Source : Le Figaro.fr - 23 mai 2011
La "Lettre d'une inconnue" de Stefan Zweig aux Mathurins
Des larmes coulent sur ses joues, ses mains balayent ses cheveux blonds relevés sur la nuque. Sarah Biasini pleure son enfant mort et l'amour qu'elle n'a jamais eu avec des mots simples et mélodieux. Délicatement éclairée par une orfèvre de la lumière, Marie-Hélène Pinon, la comédienne est l'héroïne de "Lettre d'une inconnue", de Stefan Zweig, au côté de Frédéric Andrau, fin et juste dans le rôle du séducteur inconscient. Pourtant rompu à l'exercice, Christophe Lidon ne signe pas ici sa meilleure mise en scène. Pour transposer le texte de l'écrivain autrichien sur la scène des Mathurins, à Paris, le metteur en scène a sollicité Michael Stamp, qui avait déjà revisité pour lui "La Serva Amorosa" de Goldoni. Ce n'était pas forcément une bonne idée.

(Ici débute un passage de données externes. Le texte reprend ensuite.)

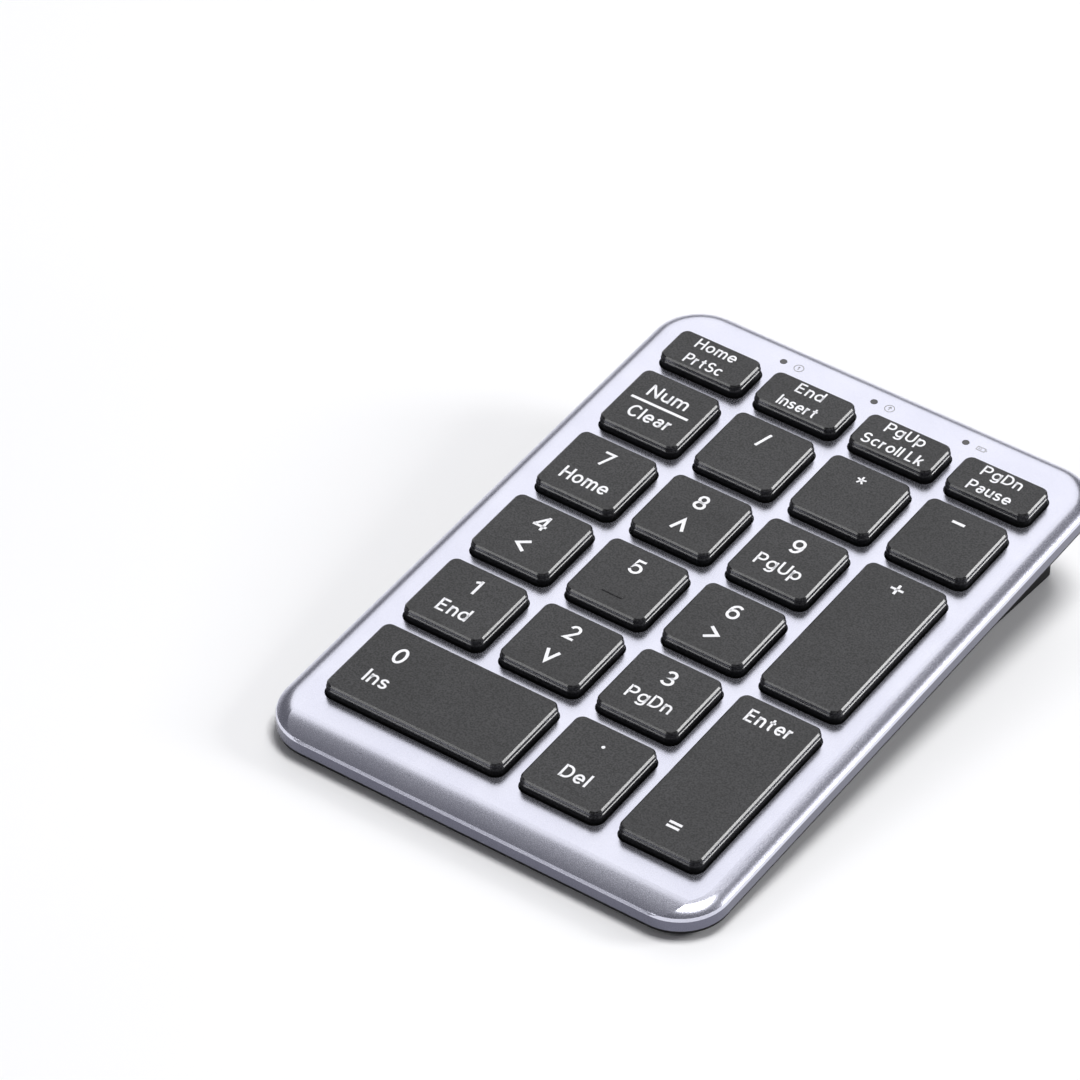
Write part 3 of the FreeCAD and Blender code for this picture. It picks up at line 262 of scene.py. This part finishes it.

Michael Stamp use d'un artifice qui perturbe le spectateur : il introduit un dialogue entre la femme éperdue d'amour et l'écrivain qui l'a toujours ignorée. Autant le film de Max Ophüls sorti en 1948, était justifié et emportait l'adhésion, autant le début de la pièce agace. On est malgré tout peu à peu saisi par l'émotion qui se dégage sur le plateau, grâce à Sarah Biasini. On finit par s'attacher à l'actrice dont l'image se confond avec celle de cette femme qui a consacré son existence à un homme superficiel. Visage sans fard, pieds nus, vêtue d'une nuisette noire - ce qui n'était pas nécessaire -, la fille de Romy Schneider prend à bras-le-corps ce rôle dense et exigeant.
Folle d'amour et de douleur, la belle «inconnue» ne peut quitter ce monde sans avouer ses sentiments à l'homme frivole. Sarah Biasini sauve la pièce de justesse. On sort de la salle ému comme d'un cimetière après un enterrement. Mais émerveillé par la qualité de l'interprète principale.